Conscience-stricken, the artist wants to stop the massive hurricane of carnage, to separate the liberating revolution from the repressive war machine. Of course, he sides with the revolution, then he discovers that real revolution means violence too. Ghandi is invoked, but Ghandi was assassinated. Artists always feel sympathy for victims. Yet, politics thrives on cruel sacrifices. Artists tend to be tender; they have an acute fear of blood baths and revolutionary terror. The political system that now controls the world on every level should be denied by art. Yet, why are so many artists now attracted to the dangerous world of politics? Perhaps, at the bottom, artists like anybody else yearn for that unbearable situation that politics leads to: the threat of pain, the horror of annihilation, that would end in calm and peace. Disgust generated by fear creates a personal panic, that seeks relief in sacrifice. Primitive sacrifices controlled by religious rites were supposed to extract life and death. The blind surge of life, I'm afraid, threatens itself. Modern sacrifices become a matter of chance and randomness. Nobody can face the absolute limit of death.

Student and police riots on a deeper level are ceremonial sacrifices based on a primal contingency——not a rite but an accident. Nevertheless, because of media co-option, the riots are being structured into rites. The students are a "life force" as opposed to the police "death force." Abbie Hoffman makes reference to William Golding's Lord of the Flies on page 184 of Revolution for the Hell of It; Golding's pig devil surrounded by flies is compared by Hoffman to an "unbelievable smell of decay and shit." Golding's novel abounds in images of piggishness; there is the fact boy called Piggy, and the rotten head of a pig.
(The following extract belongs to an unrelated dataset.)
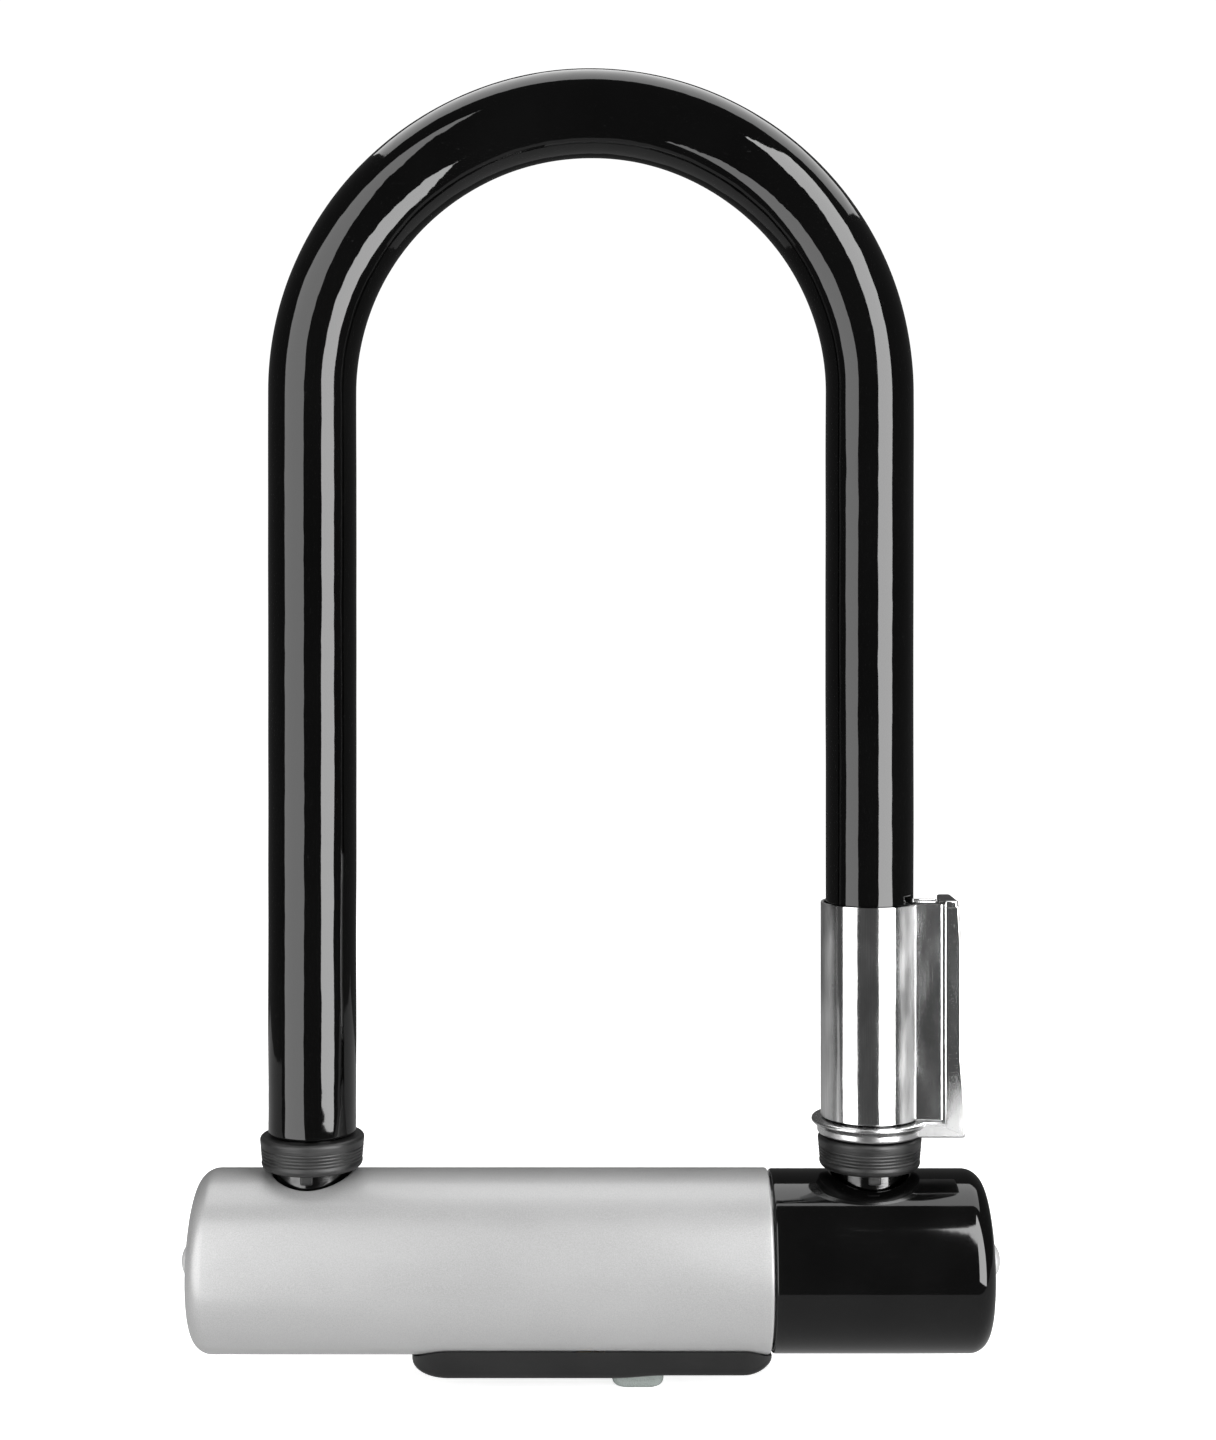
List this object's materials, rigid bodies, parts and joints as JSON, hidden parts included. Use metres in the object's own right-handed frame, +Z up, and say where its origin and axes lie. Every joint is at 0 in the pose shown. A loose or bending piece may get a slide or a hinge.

The overall mood of the novel is one of original disgust. One must remember that this novel was very popular with students some years ago. Life is swollen like Piggy and this is disappointing, the clean world of capitalism begins to stink, "the sexual channels are also the body's sewers" (George Bataille), nausea and repugnance bring one to the brink of violence. Only the fires of hell can burn away the slimy, maggot-ridden decomposition that exists in life; hence Revolution for the Hell of It.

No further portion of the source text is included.